Вечером увидел, что я читаю статью Гольцева о Чехове[76](«Русская мысль», май), и говорит:
– Вот это очень смешной факт. Гольцев почему-то вздумал, что ему нужно писать о вопросах эстетики; сам юрист, не занимается этими вопросами, не любит, не имеет чутья, а пишет и говорит ‹…›.
По поводу известия о том, что Пантелеев намерен издавать в переводе европейских классиков, Лев Николаевич высказался, что всегда этому чрезвычайно сочувствовал, сам делал попытки и считает это делом не легким. Нужно переводить не все, а только лучшее. Но тут приходится брать на себя ответственность, что считаешь лучшим, что нет. Что ж делать, нужно.
– У нас существует педантический взгляд, что раз переводить, то нужно переводить все; и что же в конце концов? Все и стоит на полке, и никто его не читает. Всего никто не будет перечитывать. Вы не читали, Николай Николаевич, всего Гете?
Я прочел все сорок два тома. Из них тома четыре, не больше, следует набрать. По моему мнению, это должны взять на себя профессора западной литературы[77]. А то занимаются каким-нибудь специальным вопросом. Вот Стороженко все с своим Шекспиром[78] ‹…›.
Начался день веселым завтраком. В комнату ворвалась толпа мальчиков и барышень, которые стали дурачиться. Веселье их было так заразительно, что Лев Николаевич, появившись в дверях зала, также выкинул коленце и вступил с па мазурки.
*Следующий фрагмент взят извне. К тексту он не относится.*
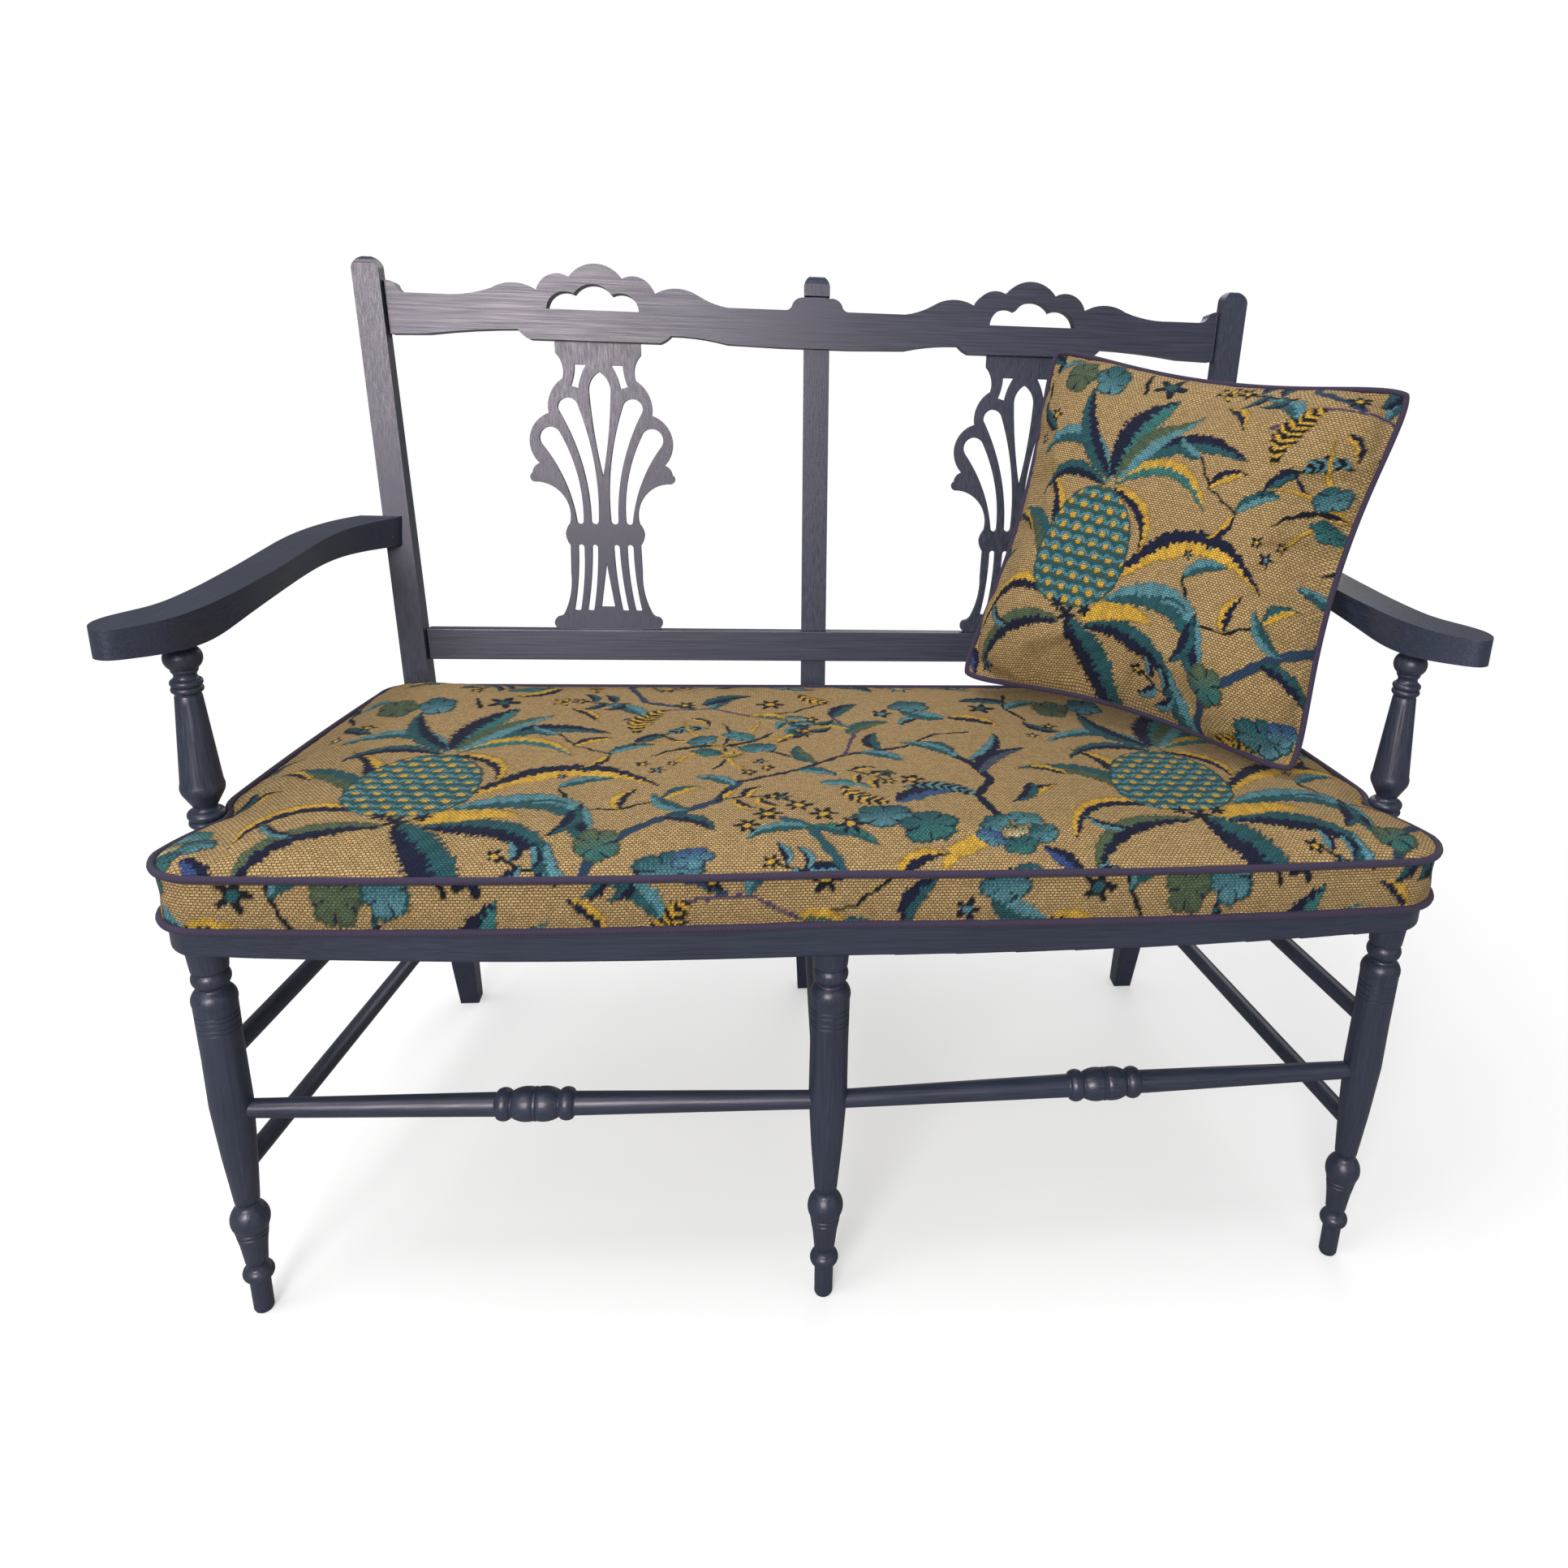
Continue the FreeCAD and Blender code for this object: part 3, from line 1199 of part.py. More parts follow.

Все захохотали еще больше, а он сам даже покраснел от смеха ‹…›.
Вечером по поводу «Распятия» Ге завязался разговор о наших художниках[79]. Я сказал, что люблю больше всех Поленова, Мария Львовна выше всех ставит Ге, требует прежде всего глубокой мысли (в христианском смысле), красоту считает ни к чему. Вошел Лев Николаевич. Она и ему на меня донесла, что я, мол, «Христа и грешницу»[80] выше всех картин ставлю.
– Да, Поленов красив, но бессодержателен, – сказал Лев Николаевич. – Правая сторона этой картины написана очень хорошо – сама грешница, евреи; левая никуда не годна: лица банальные, Христос у него – какой-то полотер, а апостолы плохи; сзади – декорация.
Подсел Николай Николаевич. Разговор перешел на статью Николаева о Тургеневе[81]. Лев Николаевич сказал:
– Я помню, Тургенев произвел на меня сильное впечатление «Записками охотника». Потом я слушал «Рудина»; он читал у Некрасова. Были тут Боткин, Анненков; все глубокомысленно обсуждали; я был моложе их всех; я был удивлен, как это – Тургенев, и мог написать такую фальшивую, придуманную вещь. Потом пошли плохие вещи. Иногда прорывались превосходные, цельные, несочиненные.